Wittgenstein é uma festa quando emprestado à aparente
composição matemática das regras religiosas, seus princípios universais
aristotelicamente declinados pelo fascínio lógico e que geram a disposição
imediata à obediência, em razão de seus automatismos de acontecimentos
necessários, impostos pela coerência. Daí as regras mudam e vem a tal da
liberdade que mais parece esboço, não tem fronteira, ninguém sabe o seu limite,
e quando se pensa que alguma coisa caminhou em alguma direção, vê-se que a
liberdade é uma dimensão tão aberta da vida, que é reinventada cada vez quando
dela alguém se aproxima. Simplesmente foge. Do mesmo modo o amor, é claro. Até
o amarás ao Senhor teu Deus tem que ter a dimensão do humano que não se mede:
amar com todas as forças, de todo coração, como se coração tivesse esgotamento,
e de toda a alma, que ninguém sabe direito o que é nem o que significa. É o
mesmo que buscar na profundidade da profundidade o que não pode ser dito, onde
não é possível fazer qualquer medição, está fora da linguagem, não tem
universais para dar legitimidade e nem possibilidade de discurso, nem pode ser declinado como um
mecanismo estruturalmente válido. O amor é um vazio de tão grande, e ao mesmo
tempo tão cheio e completo, que não tem limites ou fronteiras, não pode ser compreendido senão pelo
exagero e dele só se pode falar por meio de metáforas. Quando alguém diz, o
amor é isto, ou aquilo, ao acabar de dizer já sabe que o dito ainda ficou
pequeno, faltou muito, ou talvez quase tudo. O amor então é difuso, não segue
as regras da linguagem, não pode ser contido na palavra, tem-se sempre a
impressão de que se trata de um esboço, ou de uma caricatura, mesmo se dando como a
obra de arte por excelência. Se o traçado já é assim, imagine a obra acabada.
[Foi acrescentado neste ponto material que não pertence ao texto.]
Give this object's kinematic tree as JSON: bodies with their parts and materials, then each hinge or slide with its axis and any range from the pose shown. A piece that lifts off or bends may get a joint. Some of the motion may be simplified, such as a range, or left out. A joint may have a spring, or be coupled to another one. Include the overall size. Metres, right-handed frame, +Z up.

Não imagine, você não vai conseguir.
Então, eu prefiro o retrato difuso do amor às regras nítidas.
Eu me rendo ao não saber o que é o amor, nem entender direito como ele é, nem como será,
sei que o possuo não possuindo, que o recebo sem receber, que lhe pertenço sem
pertencer, que nele estou imerso e flutuando, tanto presente quanto ausente,
pois ao mesmo tempo em que está, sinto como se faltasse, parece tudo, mas se
apresenta como pouco, estou sempre achando que poderia haver mais, quando
parece que já está completo, e tenho saudade dele como se não estivesse junto,
embora esteja nele colado, parece que no passado fora mais intenso, mas hoje é
o mesmo, no futuro será igual ao de hoje, mas também será outro, nele estou
sempre perdido, mas é onde acabo por me encontrar; o amor pode não ter rosto, mas
nunca vi algo tão humano. No esboço do que poderia ser, mas não é, o amor vai
simplesmente não sendo, para continuar o que sempre foi.
Há quem prefira a nitidez das regras. Sinto muito.